* Stated problem: Copy out all the records, word for word.

* Raw data:

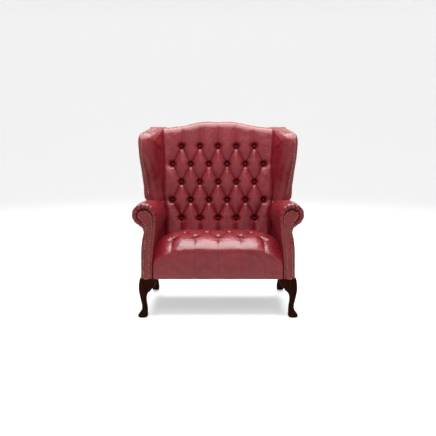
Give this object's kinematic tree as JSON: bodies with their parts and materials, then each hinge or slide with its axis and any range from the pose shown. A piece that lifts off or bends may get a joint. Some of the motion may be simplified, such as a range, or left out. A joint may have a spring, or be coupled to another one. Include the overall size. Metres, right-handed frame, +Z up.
{
  "type": "wing chair",
  "caption": "Wide wing chair with deep-buttoned back and seat, scroll arms, nail-edged arm fronts and wings, on carved cabriole front legs and swept rear legs.",
  "frame": {"origin": "on the floor under the middle of the chair's outer size", "axes": "+Z up, -Y the way the sitter faces, +X the sitter's left"},
  "size_m": [0.9742, 0.8065, 1.0965],
  "materials": {
    "leather": "oxblood leather, semi-gloss, fine grain",
    "foam": "upholstery foam and wadding",
    "beech": "sawn beech, unfinished",
    "mahogany": "dark polished mahogany",
    "nail_brass": "antique brass, dark patina",
    "spring_steel": "plain steel",
    "hessian": "woven jute",
    "dust_cloth": "black cloth",
    "glide_plastic": "dark plastic"
  },
  "bodies": {
    "root": {"seat_cover": "leather", "seat_padding": "foam", "back_cover": "leather", "back_padding": "foam", "front_seat_rail": "beech", "rear_seat_rail": "beech", "crest_rail": "beech", "back_tack_rail": "beech", "seat_corner_blocks": "beech", "frame_dowels": "beech", "seat_springs": "spring_steel", "spring_clips": "spring_steel", "seat_hessian": "hessian", "back_webbing": "hessian", "outside_back": "leather", "dust_cover": "dust_cloth", "back_buttons": "leather", "seat_buttons": "leather", "back_nails": "nail_brass", "knee_blocks": "mahogany", "leg_bolts": "spring_steel", "leg_glides": "glide_plastic", "arm_cover_left": "leather", "arm_cover_right": "leather", "arm_padding_left": "foam", "arm_padding_right": "foam", "outside_arm_left": "leather", "outside_arm_right": "leather", "arm_post_left": "beech", "arm_post_right": "beech", "arm_top_rail_left": "beech", "arm_top_rail_right": "beech", "arm_tack_rail_left": "beech", "arm_tack_rail_right": "beech", "arm_facing_left": "leather", "arm_facing_right": "leather", "arm_facing_nails_left": "nail_brass", "arm_facing_nails_right": "nail_brass", "wing_cover_left": "leather", "wing_cover_right": "leather", "wing_padding_left": "foam", "wing_padding_right": "foam", "outside_wing_left": "leather", "outside_wing_right": "leather", "wing_post_left": "beech", "wing_post_right": "beech", "wing_top_rail_left": "beech", "wing_top_rail_right": "beech", "wing_nails_left": "nail_brass", "wing_nails_right": "nail_brass", "back_post_left": "beech", "back_post_right": "beech", "side_seat_rail_left": "beech", "side_seat_rail_right": "beech", "front_leg_left": "mahogany", "front_leg_right": "mahogany", "rear_leg_left": "mahogany", "rear_leg_right": "mahogany"}
  },
  "joints": []
}
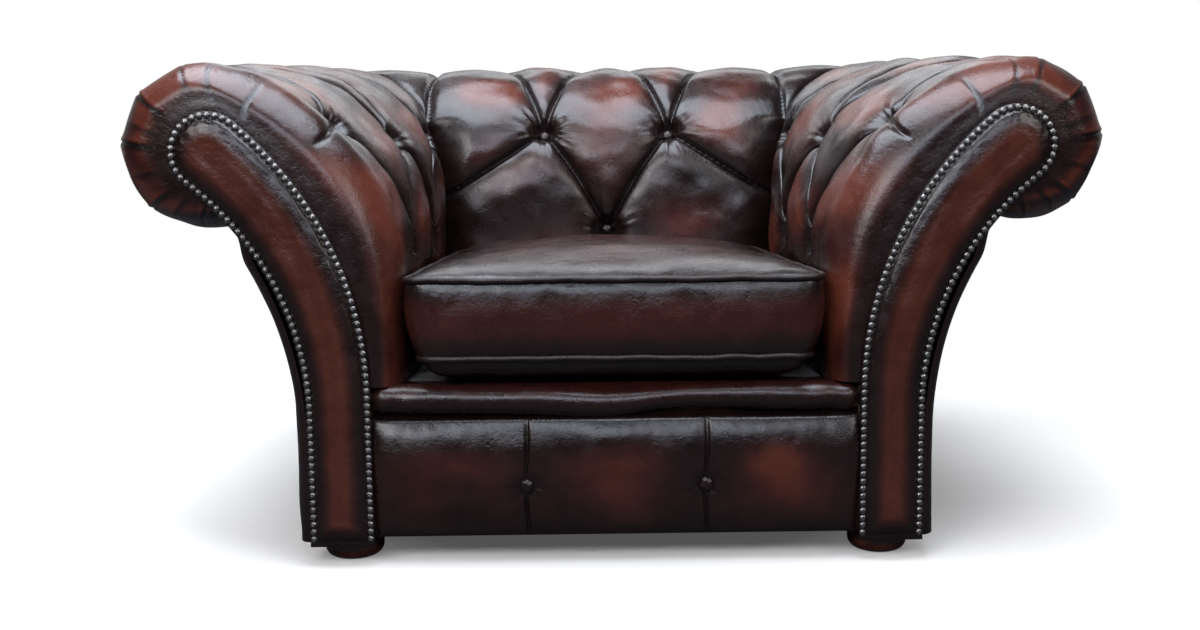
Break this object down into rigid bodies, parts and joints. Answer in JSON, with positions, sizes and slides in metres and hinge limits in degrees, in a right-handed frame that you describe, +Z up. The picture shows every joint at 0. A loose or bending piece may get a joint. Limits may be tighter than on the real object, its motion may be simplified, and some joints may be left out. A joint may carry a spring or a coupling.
{
  "type": "chesterfield armchair",
  "caption": "Low, deep club armchair with rolled scroll arms level with a rolled, deep-buttoned back, studded arm facings, a loose seat cushion and bun feet.",
  "frame": {"origin": "on the floor, under the middle of the chair's overall box", "axes": "+Z up; -Y is the front, where the sitter's legs hang; +X is the right-hand side seen from the front, and the chair is symmetric across X = 0"},
  "size_m": [1.2598, 0.9262, 0.6899],
  "materials": {
    "oxblood_leather": "antique rubbed, semi-gloss",
    "cushion_leather": "antique rubbed, semi-gloss",
    "piping_leather": "dark, semi-gloss",
    "button_leather": "dark, semi-gloss",
    "antique_nails": "antique pewter",
    "polished_mahogany": "gloss varnish",
    "beech": "sawn and planed",
    "foam": "polyurethane foam",
    "hessian": "jute",
    "black_cloth": "non-woven cloth",
    "steel": "zinc plated",
    "zip_tape": "woven tape"
  },
  "bodies": {
    "chair": {"front_rail": "beech", "back_rail": "beech", "back_top_rail": "beech", "back_tacking_rail": "beech", "corner_blocks": "beech", "right_side_rail": "beech", "left_side_rail": "beech", "right_arm_scroll_board": "beech", "left_arm_scroll_board": "beech", "right_rear_arm_board": "beech", "left_rear_arm_board": "beech", "right_arm_top_rail": "beech", "left_arm_top_rail": "beech", "right_arm_tacking_rail": "beech", "left_arm_tacking_rail": "beech", "right_back_post": "beech", "left_back_post": "beech", "frame_screws": "steel", "foot_bolts": "steel", "foot_tee_nuts": "steel", "spring_clips": "steel", "seat_springs": "steel", "front_left_foot": "polished_mahogany", "front_right_foot": "polished_mahogany", "rear_left_foot": "polished_mahogany", "rear_right_foot": "polished_mahogany", "seat_hessian": "hessian", "back_webbing": "hessian", "right_arm_webbing": "hessian", "left_arm_webbing": "hessian", "dust_cover": "black_cloth", "deck_cover": "black_cloth", "deck_pad": "foam", "right_arm_pad": "foam", "left_arm_pad": "foam", "back_pad": "foam", "platform_front_roll": "oxblood_leather", "front_border_panel": "oxblood_leather", "right_arm_facing": "oxblood_leather", "left_arm_facing": "oxblood_leather", "right_outer_arm_panel": "oxblood_leather", "left_outer_arm_panel": "oxblood_leather", "outer_back_panel": "oxblood_leather", "right_inner_arm_cover": "oxblood_leather", "left_inner_arm_cover": "oxblood_leather", "inner_back_cover": "oxblood_leather", "border_buttons": "button_leather", "right_arm_buttons": "button_leather", "left_arm_buttons": "button_leather", "back_buttons": "button_leather", "right_facing_nails": "antique_nails", "left_facing_nails": "antique_nails"},
    "cushion": {"cushion_underside": "cushion_leather", "cushion_band": "cushion_leather", "cushion_top_panel": "cushion_leather", "cushion_core": "foam", "cushion_piping_top": "piping_leather", "cushion_piping_bottom": "piping_leather", "cushion_zip": "zip_tape"},
    "slider": {"zip_slider": "steel"}
  },
  "joints": [
    {"name": "cushion_lift", "type": "slide", "parent": "chair", "child": "cushion", "axis": [0, 0, 1], "range_m": [0, 0.45]},
    {"name": "zip_slide", "type": "slide", "parent": "cushion", "child": "slider", "axis": [1, 0, 0], "range_m": [-0.376, 0]}
  ]
}
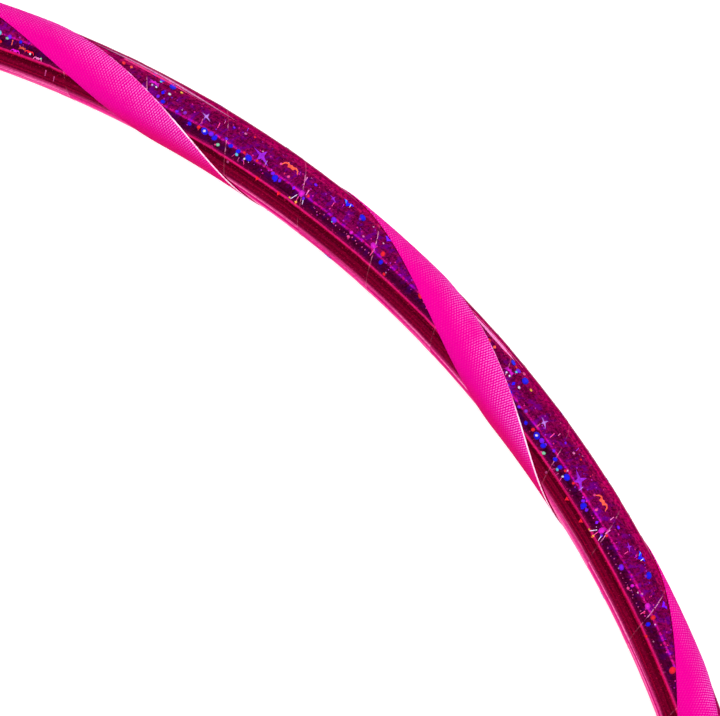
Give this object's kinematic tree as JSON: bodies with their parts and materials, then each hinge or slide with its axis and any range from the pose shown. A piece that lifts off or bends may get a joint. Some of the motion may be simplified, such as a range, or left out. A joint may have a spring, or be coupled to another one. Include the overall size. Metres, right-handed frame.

* Exercise output:
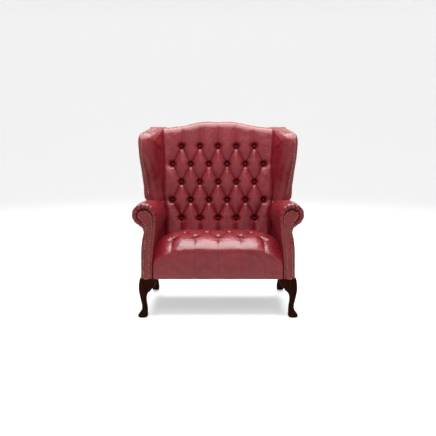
Give this object's kinematic tree as JSON: bodies with their parts and materials, then each hinge or slide with its axis and any range from the pose shown. A piece that lifts off or bends may get a joint. Some of the motion may be simplified, such as a range, or left out. A joint may have a spring, or be coupled to another one. Include the overall size. Metres, right-handed frame, +Z up.
{
  "type": "wing chair",
  "caption": "Wide wing chair with deep-buttoned back and seat, scroll arms, nail-edged arm fronts and wings, on carved cabriole front legs and swept rear legs.",
  "frame": {"origin": "on the floor under the middle of the chair's outer size", "axes": "+Z up, -Y the way the sitter faces, +X the sitter's left"},
  "size_m": [0.9742, 0.8065, 1.0965],
  "materials": {
    "leather": "oxblood leather, semi-gloss, fine grain",
    "foam": "upholstery foam and wadding",
    "beech": "sawn beech, unfinished",
    "mahogany": "dark polished mahogany",
    "nail_brass": "antique brass, dark patina",
    "spring_steel": "plain steel",
    "hessian": "woven jute",
    "dust_cloth": "black cloth",
    "glide_plastic": "dark plastic"
  },
  "bodies": {
    "root": {"seat_cover": "leather", "seat_padding": "foam", "back_cover": "leather", "back_padding": "foam", "front_seat_rail": "beech", "rear_seat_rail": "beech", "crest_rail": "beech", "back_tack_rail": "beech", "seat_corner_blocks": "beech", "frame_dowels": "beech", "seat_springs": "spring_steel", "spring_clips": "spring_steel", "seat_hessian": "hessian", "back_webbing": "hessian", "outside_back": "leather", "dust_cover": "dust_cloth", "back_buttons": "leather", "seat_buttons": "leather", "back_nails": "nail_brass", "knee_blocks": "mahogany", "leg_bolts": "spring_steel", "leg_glides": "glide_plastic", "arm_cover_left": "leather", "arm_cover_right": "leather", "arm_padding_left": "foam", "arm_padding_right": "foam", "outside_arm_left": "leather", "outside_arm_right": "leather", "arm_post_left": "beech", "arm_post_right": "beech", "arm_top_rail_left": "beech", "arm_top_rail_right": "beech", "arm_tack_rail_left": "beech", "arm_tack_rail_right": "beech", "arm_facing_left": "leather", "arm_facing_right": "leather", "arm_facing_nails_left": "nail_brass", "arm_facing_nails_right": "nail_brass", "wing_cover_left": "leather", "wing_cover_right": "leather", "wing_padding_left": "foam", "wing_padding_right": "foam", "outside_wing_left": "leather", "outside_wing_right": "leather", "wing_post_left": "beech", "wing_post_right": "beech", "wing_top_rail_left": "beech", "wing_top_rail_right": "beech", "wing_nails_left": "nail_brass", "wing_nails_right": "nail_brass", "back_post_left": "beech", "back_post_right": "beech", "side_seat_rail_left": "beech", "side_seat_rail_right": "beech", "front_leg_left": "mahogany", "front_leg_right": "mahogany", "rear_leg_left": "mahogany", "rear_leg_right": "mahogany"}
  },
  "joints": []
}
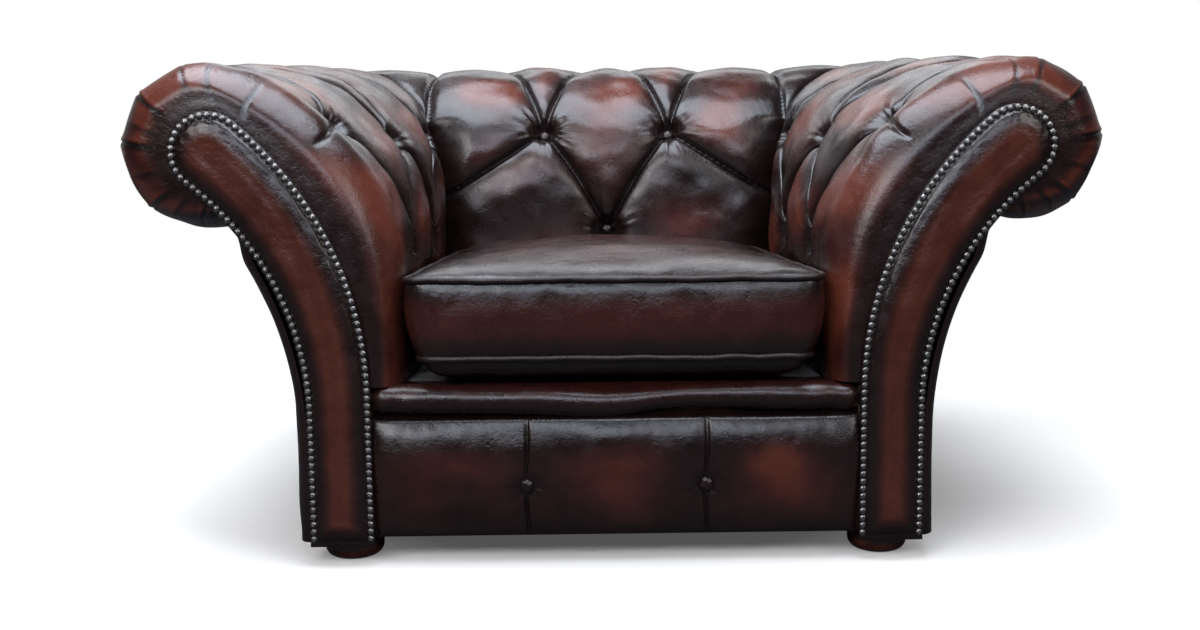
Break this object down into rigid bodies, parts and joints. Answer in JSON, with positions, sizes and slides in metres and hinge limits in degrees, in a right-handed frame that you describe, +Z up. The picture shows every joint at 0. A loose or bending piece may get a joint. Limits may be tighter than on the real object, its motion may be simplified, and some joints may be left out. A joint may carry a spring or a coupling.
{
  "type": "chesterfield armchair",
  "caption": "Low, deep club armchair with rolled scroll arms level with a rolled, deep-buttoned back, studded arm facings, a loose seat cushion and bun feet.",
  "frame": {"origin": "on the floor, under the middle of the chair's overall box", "axes": "+Z up; -Y is the front, where the sitter's legs hang; +X is the right-hand side seen from the front, and the chair is symmetric across X = 0"},
  "size_m": [1.2598, 0.9262, 0.6899],
  "materials": {
    "oxblood_leather": "antique rubbed, semi-gloss",
    "cushion_leather": "antique rubbed, semi-gloss",
    "piping_leather": "dark, semi-gloss",
    "button_leather": "dark, semi-gloss",
    "antique_nails": "antique pewter",
    "polished_mahogany": "gloss varnish",
    "beech": "sawn and planed",
    "foam": "polyurethane foam",
    "hessian": "jute",
    "black_cloth": "non-woven cloth",
    "steel": "zinc plated",
    "zip_tape": "woven tape"
  },
  "bodies": {
    "chair": {"front_rail": "beech", "back_rail": "beech", "back_top_rail": "beech", "back_tacking_rail": "beech", "corner_blocks": "beech", "right_side_rail": "beech", "left_side_rail": "beech", "right_arm_scroll_board": "beech", "left_arm_scroll_board": "beech", "right_rear_arm_board": "beech", "left_rear_arm_board": "beech", "right_arm_top_rail": "beech", "left_arm_top_rail": "beech", "right_arm_tacking_rail": "beech", "left_arm_tacking_rail": "beech", "right_back_post": "beech", "left_back_post": "beech", "frame_screws": "steel", "foot_bolts": "steel", "foot_tee_nuts": "steel", "spring_clips": "steel", "seat_springs": "steel", "front_left_foot": "polished_mahogany", "front_right_foot": "polished_mahogany", "rear_left_foot": "polished_mahogany", "rear_right_foot": "polished_mahogany", "seat_hessian": "hessian", "back_webbing": "hessian", "right_arm_webbing": "hessian", "left_arm_webbing": "hessian", "dust_cover": "black_cloth", "deck_cover": "black_cloth", "deck_pad": "foam", "right_arm_pad": "foam", "left_arm_pad": "foam", "back_pad": "foam", "platform_front_roll": "oxblood_leather", "front_border_panel": "oxblood_leather", "right_arm_facing": "oxblood_leather", "left_arm_facing": "oxblood_leather", "right_outer_arm_panel": "oxblood_leather", "left_outer_arm_panel": "oxblood_leather", "outer_back_panel": "oxblood_leather", "right_inner_arm_cover": "oxblood_leather", "left_inner_arm_cover": "oxblood_leather", "inner_back_cover": "oxblood_leather", "border_buttons": "button_leather", "right_arm_buttons": "button_leather", "left_arm_buttons": "button_leather", "back_buttons": "button_leather", "right_facing_nails": "antique_nails", "left_facing_nails": "antique_nails"},
    "cushion": {"cushion_underside": "cushion_leather", "cushion_band": "cushion_leather", "cushion_top_panel": "cushion_leather", "cushion_core": "foam", "cushion_piping_top": "piping_leather", "cushion_piping_bottom": "piping_leather", "cushion_zip": "zip_tape"},
    "slider": {"zip_slider": "steel"}
  },
  "joints": [
    {"name": "cushion_lift", "type": "slide", "parent": "chair", "child": "cushion", "axis": [0, 0, 1], "range_m": [0, 0.45]},
    {"name": "zip_slide", "type": "slide", "parent": "cushion", "child": "slider", "axis": [1, 0, 0], "range_m": [-0.376, 0]}
  ]
}
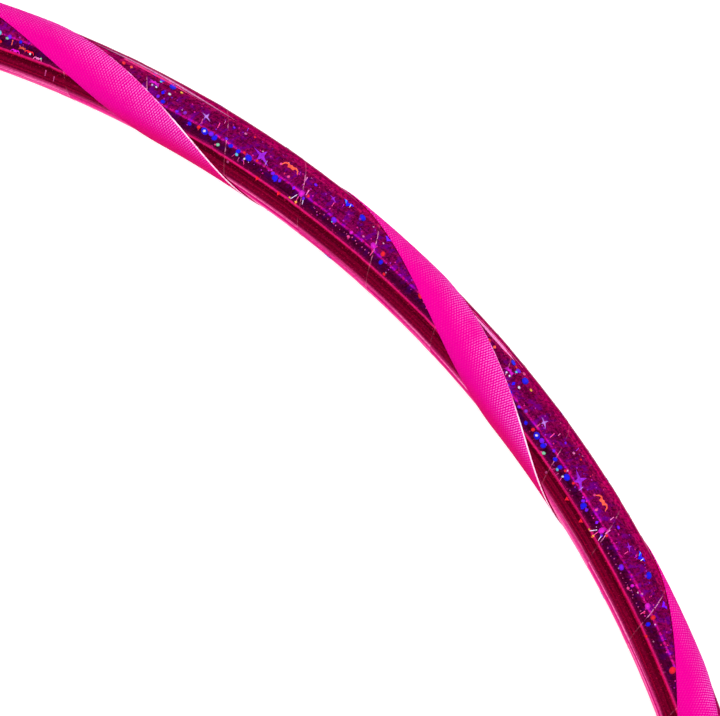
Give this object's kinematic tree as JSON: bodies with their parts and materials, then each hinge or slide with its axis and any range from the pose shown. A piece that lifts off or bends may get a joint. Some of the motion may be simplified, such as a range, or left out. A joint may have a spring, or be coupled to another one. Include the overall size. Metres, right-handed frame.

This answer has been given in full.